At the end of every day, ask each child to help you fill in his or her own chart. You will be using your notes from the day to help remind him or her of forgotten incidents. Here is an illustration: "Ryan, today did you use patience with Katelyn and ask her to pick up her clothes from the bathroom or did you kick them out of your way?" Ryan has a chance to contemplate and tell you how he believes he did. You then mark the chart however you've determined; smily face, sticker, X, whatever you've come up with. If you're not sure, ask Katelyn for her input, and mark the chart accordingly.
"Ryan, in the car this morning, were you respectful to Katelyn or disrespectful, starting a fight?"
"I was respectful to her."
"Are you sure? I remember that you stepped right on her backpack as soon as you got into the car and she screamed because her sandwich was in there."
"That's because she put it right in my way!" At this point, Ryan is attempting to pull you into an argument by justifying his action when all you want to know is was he respectful or not? Do not get sucked in. "Okay, I think you were disrespectful to her and it caused a fight, so you get a frowny face for this square."
Continue until the chart is full for the day, then move on to Katelyn and her chart. In this illustration, when Ryan stepped on his sister's backpack in the car, you neither yelled at him nor at Katelyn to stop shouting. You simply made a mental note and wrote it down as soon as you could. Now they are visually seeing the effects of unacceptable behavior. Even though it may only be a star or a frowny face, those will add up every few days and equal either a reward or consequence. The younger the child, the more promptly the consequence should happen. Ages 4 and 5 should have a daily reward/consequence; ages 6 to 8 should experience rewards and consequences every few days; 9 and older can wait up to a week from first infraction or good conduct. Be sure not to let so many days go by that the system is ineffective. Simply having the chart as a visual will begin to reshape behavior, and the rewards and consequences will continue to reinforce what you've begun.
So let's say that in a 3-day period, both kids have too many frowny faces (you will have determined the amount that will result in consequences beforehand and you will have made the kids aware of these rules). They now will have a privilege taken from them. It can and should be different for each child; whatever is most important to each should be taken first. For Ryan it may be his art set, and for Katelyn maybe TV time.

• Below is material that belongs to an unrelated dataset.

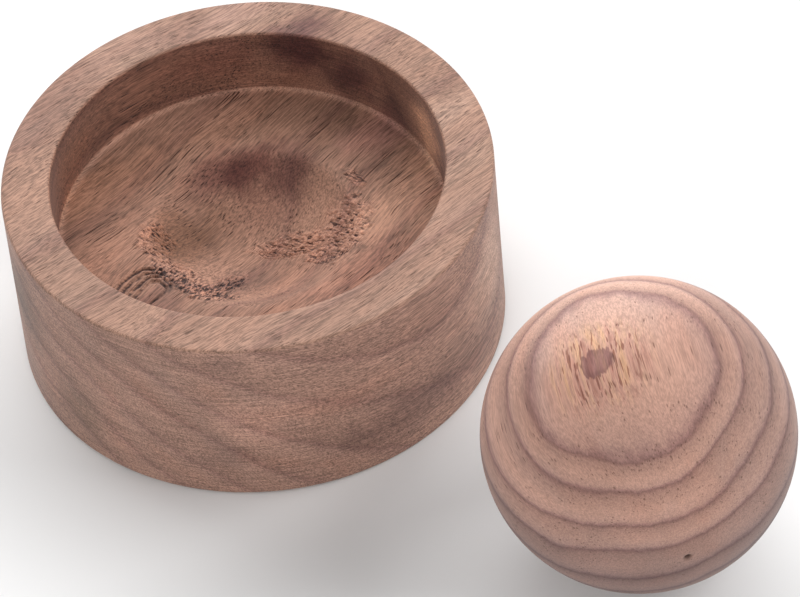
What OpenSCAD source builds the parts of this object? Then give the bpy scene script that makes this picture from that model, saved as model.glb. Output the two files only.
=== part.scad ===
/* [Cup] */
// Outside diameter of the turned cup
cup_dia = 81; // [68:1:110]
// Height of the cup from the table to its flat rim
cup_height = 34; // [28:1:48]
// Thickness of the straight side wall
wall = 8; // [5:0.5:11]
// Depth from the rim down to the flat floor that holds the nut
hollow_depth = 13; // [9:0.5:16]
// Round in the corner where the side wall meets the floor
corner_round = 0.8; // [0.4:0.1:2]

/* [Dish] */
// Diameter of the dish in the middle of the floor
dish_dia = 37.5; // [30:0.5:46]
// Depth of the dish below the floor
dish_depth = 6.5; // [4:0.5:8]
// Round of the shoulder where the floor rolls over into the dish
dish_shoulder = 3.5; // [2:0.5:6]

/* [Edges] */
// Sanded round on both edges of the rim
rim_round = 0.5; // [0.3:0.1:1]
// Sanded round on the bottom edge
foot_round = 0.8; // [0.5:0.1:1.5]

/* [Ball] */
// Diameter of the loose ball
ball_dia = 50; // [40:1:60]
// Open space between the cup and the ball that lies beside it
ball_gap = 16.6; // [8:0.1:40]
// Direction from the cup to the ball, turned from the X axis
ball_side = -45; // [-180:1:180]
// Turn of the carry, from the ball on the table at 0 to the ball in the dish at 180
carry_turn = 0; // [0:1:180]

/* [Hidden] */
$fn = 128;

// Space left between the ball and the dish at the end of the carry
seat_clearance = 0.3;

// Radii from the cup's axis, and heights from the table
cup_r = cup_dia / 2;
hollow_r = cup_r - wall;
dish_r = dish_dia / 2;
floor_z = cup_height - hollow_depth;
dish_bottom_z = floor_z - dish_depth;

// The dish is part of a sphere. Its shoulder is a round that leaves the flat floor at the dish's
// radius and touches the sphere, so the two centres lie the sum of both radii apart.
shoulder_z = floor_z - dish_shoulder;
centres_apart = (dish_r * dish_r + dish_depth * dish_depth) / (2 * dish_depth);
dish_sphere_r = centres_apart - dish_shoulder;
dish_centre_z = dish_bottom_z + dish_sphere_r;
// The circle where the shoulder hands over to the sphere
touch = dish_sphere_r / centres_apart;
touch_r = dish_r * touch;
touch_z = dish_centre_z + (shoulder_z - dish_centre_z) * touch;

// The ball's centre beside the cup
ball_r = ball_dia / 2;
ball_away = cup_r + ball_gap + ball_r;

// The ball's centre in the dish: it rests on the dish's bottom, or on the shoulder if it is
// rounder than the dish is
on_shoulder = ball_r + dish_shoulder;
seat_z = seat_clearance + max(
    dish_bottom_z + ball_r,
    shoulder_z + sqrt(on_shoulder * on_shoulder - dish_r * dish_r)
);

// The axis of the carry is level and lies halfway between the two places of the ball's centre
carry_x = ball_away / 2;
carry_z = (ball_r + seat_z) / 2;

// Half of the disc's section before it is hollowed, with a rounded foot and a rounded rim
module blank_section() {
    square([cup_r - foot_round, cup_height / 2]);
    translate([0, cup_height / 2]) square([cup_r - rim_round, cup_height / 2]);
    translate([0, foot_round]) square([cup_r, cup_height - foot_round - rim_round]);
    translate([cup_r - foot_round, foot_round]) circle(r = foot_round);
    translate([cup_r - rim_round, cup_height - rim_round]) circle(r = rim_round);
}

// The straight-sided hollow, with a round in its corner and a small flare over the rim's edge
module hollow_section() {
    translate([0, floor_z]) square([hollow_r - corner_round, cup_height]);
    translate([0, floor_z + corner_round]) square([hollow_r, cup_height]);
    translate([hollow_r - corner_round, floor_z + corner_round]) circle(r = corner_round);
    difference() {
        translate([0, cup_height - rim_round]) square([hollow_r + rim_round, cup_height]);
        translate([hollow_r + rim_round, cup_height - rim_round]) circle(r = rim_round);
    }
}

// The dish: a cap of the sphere below the touching circle, and the rolled shoulder above it
module dish_section() {
    intersection() {
        translate([0, dish_centre_z]) circle(r = dish_sphere_r);
        square([touch_r, touch_z]);
    }
    difference() {
        translate([0, touch_z]) square([dish_r, cup_height - touch_z]);
        translate([dish_r, shoulder_z]) circle(r = dish_shoulder);
    }
}

module cup() {
    color([0.62, 0.49, 0.43])
        rotate_extrude()
            difference() {
                blank_section();
                hollow_section();
                dish_section();
            }
}

module ball() {
    color([0.72, 0.58, 0.52])
        rotate([0, 0, ball_side])
            translate([carry_x, 0, carry_z])
                rotate([0, -carry_turn, 0])
                    translate([ball_away - carry_x, 0, ball_r - carry_z])
                        sphere(r = ball_r);
}

cup();
ball();
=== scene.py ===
# %% [markdown]
# # A turned walnut nutcracker
# The tool is two pieces of walnut: a thick cup with a dished floor, and a loose ball that a hand
# presses down on the nut. Both shapes are plain turnings, so nearly all of the looks is in the wood:
# growth rings, open pores, and the places where the gouge tore the fibres instead of cutting them.
# The cells go from the frame to the camera, the wood, the cup, its torn fibres, the ball and the light.

# %% Open the shared frame
import math

import bpy
from mathutils import Matrix, Vector


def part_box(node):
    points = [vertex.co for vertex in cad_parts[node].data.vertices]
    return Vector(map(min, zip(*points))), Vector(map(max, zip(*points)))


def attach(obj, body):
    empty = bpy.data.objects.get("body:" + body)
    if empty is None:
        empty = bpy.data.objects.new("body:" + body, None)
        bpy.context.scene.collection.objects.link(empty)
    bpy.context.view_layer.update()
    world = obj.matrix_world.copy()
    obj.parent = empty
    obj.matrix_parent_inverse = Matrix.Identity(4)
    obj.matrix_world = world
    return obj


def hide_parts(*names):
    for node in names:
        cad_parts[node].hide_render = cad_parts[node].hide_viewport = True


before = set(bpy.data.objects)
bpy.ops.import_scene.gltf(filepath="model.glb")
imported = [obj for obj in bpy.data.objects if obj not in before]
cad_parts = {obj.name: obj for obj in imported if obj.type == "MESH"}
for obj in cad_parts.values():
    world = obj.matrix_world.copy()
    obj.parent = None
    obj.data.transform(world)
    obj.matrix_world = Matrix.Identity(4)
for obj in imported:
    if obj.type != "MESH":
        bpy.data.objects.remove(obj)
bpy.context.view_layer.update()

mm = 0.001
cup_low, cup_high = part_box("cup")
ball_low, ball_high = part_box("ball")

# %% [markdown]
# ## The sizes that a turner would note down
# The outside of each piece is read from the frame, so the looks can't drift away from the CAD model.
# The inside of the cup can't be read from a box, so its wall, its depth and its dish are named here
# in the same sizes that the CAD model has.

# %% Sizes of the cup and the ball
cup_r = (cup_high.x - cup_low.x) / 2
cup_h = cup_high.z - cup_low.z
hollow_r = cup_r - 8 * mm
floor_z = cup_h - 13 * mm
dish_r = 18.75 * mm
dish_depth = 6.5 * mm
shoulder = 3.5 * mm
corner_round = 0.8 * mm
rim_round = 0.5 * mm
foot_round = 0.8 * mm
ball_r = (ball_high.z - ball_low.z) / 2
ball_at = (ball_low + ball_high) / 2
print("cup", round(cup_r / mm, 2), "by", round(cup_h / mm, 2), "mm; ball", round(ball_r / mm, 2), "mm")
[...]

The privileges that are taken are not to be given back after a period of time like a jail sentence, but only after they are getting more smileys than frownys. So lest you thought it would be a pain to have to reward them for every little good thing they do, this is the reward: getting their stuff returned.
This may seem like a negative approach to changing your children's behaviors. However, they don't have to earn anything. They start out with all the privileges mentioned. The kids can keep them forever if they choose. They only lose them when they choose conduct that leads to fighting. You and I own our car. But if we break traffic laws, there will be a loss; usually money. If we continue in our lawbreaking, we may eventually lose our car for a time. This method is more realistic than one which constantly rewards for not doing something bad. And you will only use it when children are getting out of control and need to be roped back in.
Use some of these methods to get children to stop fighting, and you may get peace in your car, your home and everywhere for many weeks to come.